The Best Herbs to Plant

Early success is crucial to the sustainability of any endeavor, so I would suggest starting with the two heartiest herbs I know, mint and basil. By mint I mean spearmint (a good all-around variety to look for is the relatively mild Kentucky Colonel, but if you have the space try a few different ones). Be warned, it will try to take over, so you might want to find a way to keep it contained. (Or let it go nuts and be grateful for the aromatic bounty.) A large pot can work, but mint likes to run, so a raised bed is better. If a pot is your only option, try to find a sunny spot outside—mint likes heat, which somehow makes sense given its cooling qualities. It's also a good idea to divide the plant when it starts to get spindly. Before you know it you'll have more mint than you can use. But try. Juleps, Mojitos, Audrey Saunders' Gin-Gin Mule, Dale DeGroff's Whiskey Smash—all these cocktails and many more will reward you many times over.

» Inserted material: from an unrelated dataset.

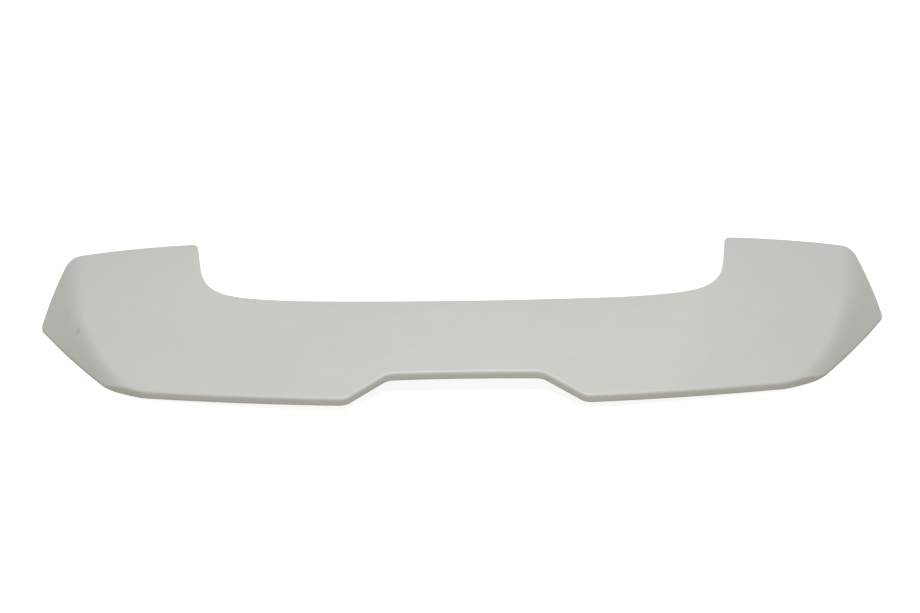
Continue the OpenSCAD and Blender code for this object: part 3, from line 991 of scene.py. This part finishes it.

Basil is a member of the mint family, and it's another great plant for the home-bar garden. Sweet basil is the variety most people are familiar with, but there are a number of others worth considering, particularly Thai basil, which is smaller-leafed, tastes somewhat anisey, and works well with a variety of spirits. It's most commonly seen in the Basil Mojito, which may hold the cocktailian record for fastest transformation from cool to cliché. In the mid '90s, as cocktail culture was being reborn, every creative bartender seemed to have a basil phase. Most quickly moved on to more exotic herbs, or at least more interesting types of basil. Scott Beattie uses opal basil and sweet Italian basil in the Upstairs Neighbor, a beautiful and complex take on a Bloody Mary that also has a splash of aged balsamic vinegar. Basil feels right in a drink that resembles a salad more than a beverage, but it also works well combined with its mint cousin (such as in a Mojito). One of my favorite Beattie drinks, the Thai Boxer, is made with Thai basil and mint along with cilantro, rum, lime juice, coconut milk, and ginger beer. It's a perfect reflection of his culinary approach to mixing drinks.